Saturday, 24 September 2011

An Inconvenient Truth


In our lecture we watch the documentary film 'An Inconvenient Truth'. An Inconvenient Truth focuses on Al Gore and on his travels in support of his efforts to educate the public about the severity of the climate crisis. The film documents a Keynote presentation that Gore has presented throughout the world. It intersperses Gore's exploration of data and predictions regarding climate change and its potential for disaster with his own life story.

Gore then begins his slide show on climate change; a comprehensive presentation replete with detailed graphs, flow charts and stark visuals. Gore shows off several majestic photographs of the Earth taken from multiple space missions, Earthrise and The Blue Marble. Gore notes that these photos dramatically transformed the way we see the Earth, helping spark modern environmentalism.

Throughout the movie, Gore discusses the scientific opinion on climate change, as well as the present and future effects of global warming and stresses that climate change "is really not a political issue, so much as a moral one", describing the consequences he believes global climate change will produce if the amount of human-generated greenhouse gases is not significantly reduced in the very near future. Gore also presents Antarctic ice coring data showing CO2 levels higher now than in the past 650,000 years.

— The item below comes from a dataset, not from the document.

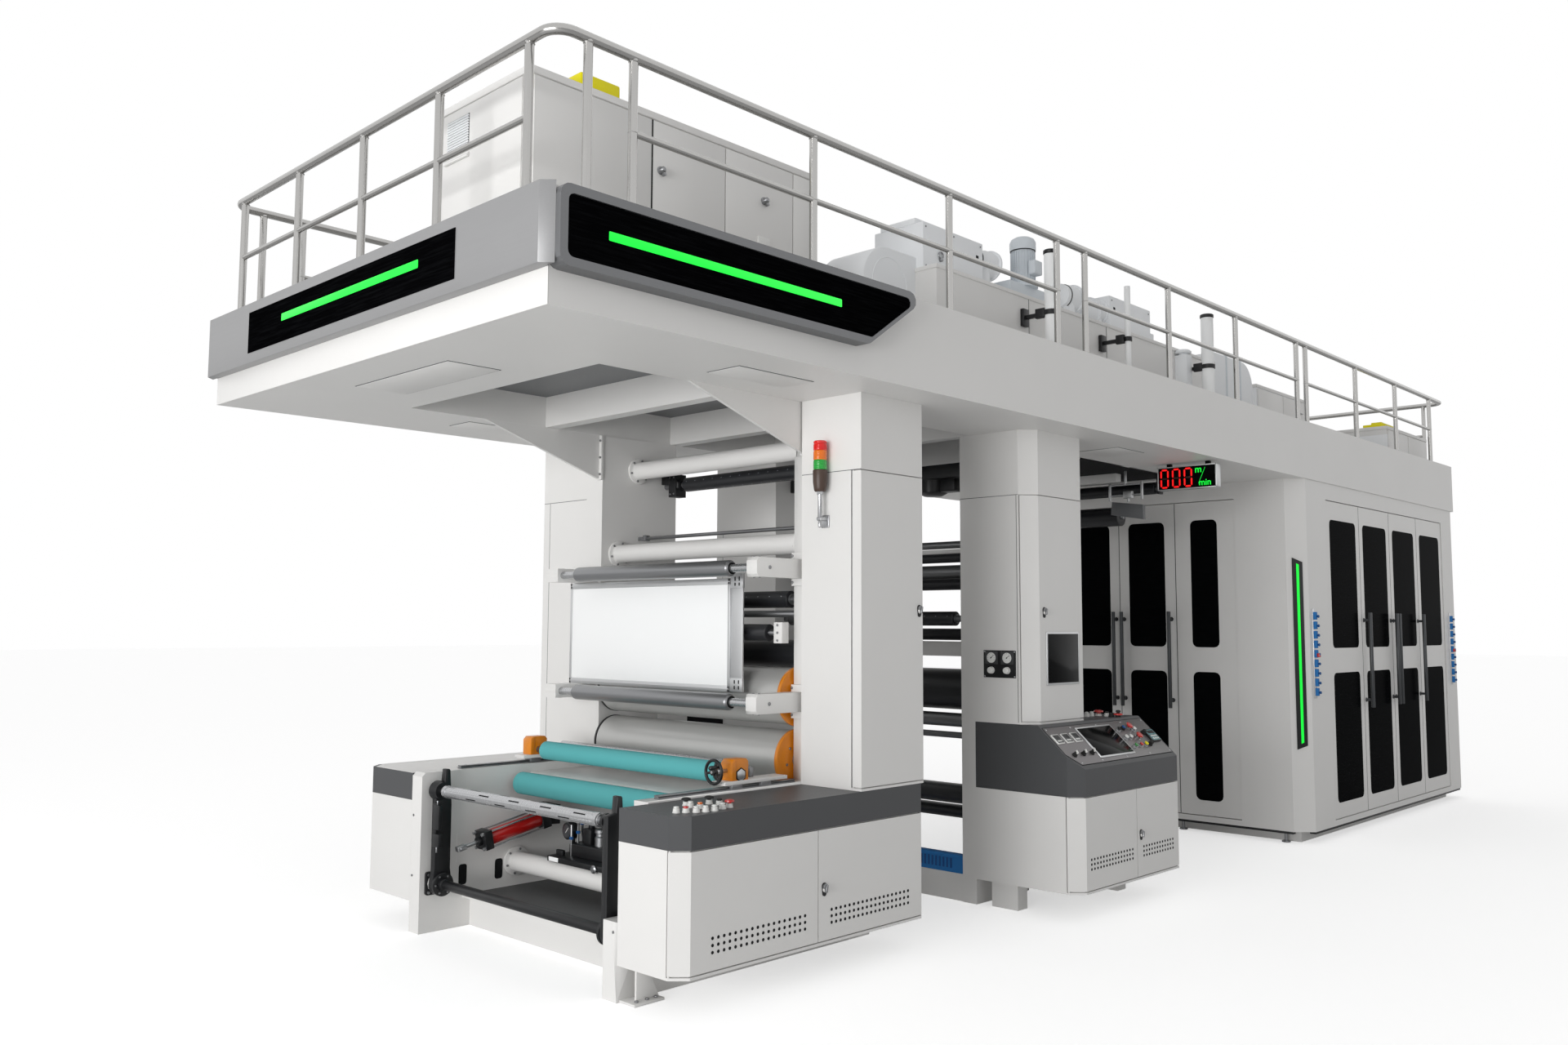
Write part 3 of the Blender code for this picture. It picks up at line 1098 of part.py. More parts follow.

"Each one of us is a cause of global warming, but each one of us can make choices to change that with the things we buy, the electricity we use, the cars we drive; we can make choices to bring our individual carbon emissions to zero. The solutions are in our hands, we just have to have the determination to make it happen. We have everything that we need to reduce carbon emissions, everything but political will. But in America, the will to act is a renewable resource."

The film was interesting and was a good link to what we are studying for our second project. I thought Al Gore's film was an effective in a way that he managed to attract such a general audience attention through his simple visualizations of the data he had collected. He got a clear message across that if appropriate actions are taken soon, the effects of global warming can be successfully reversed.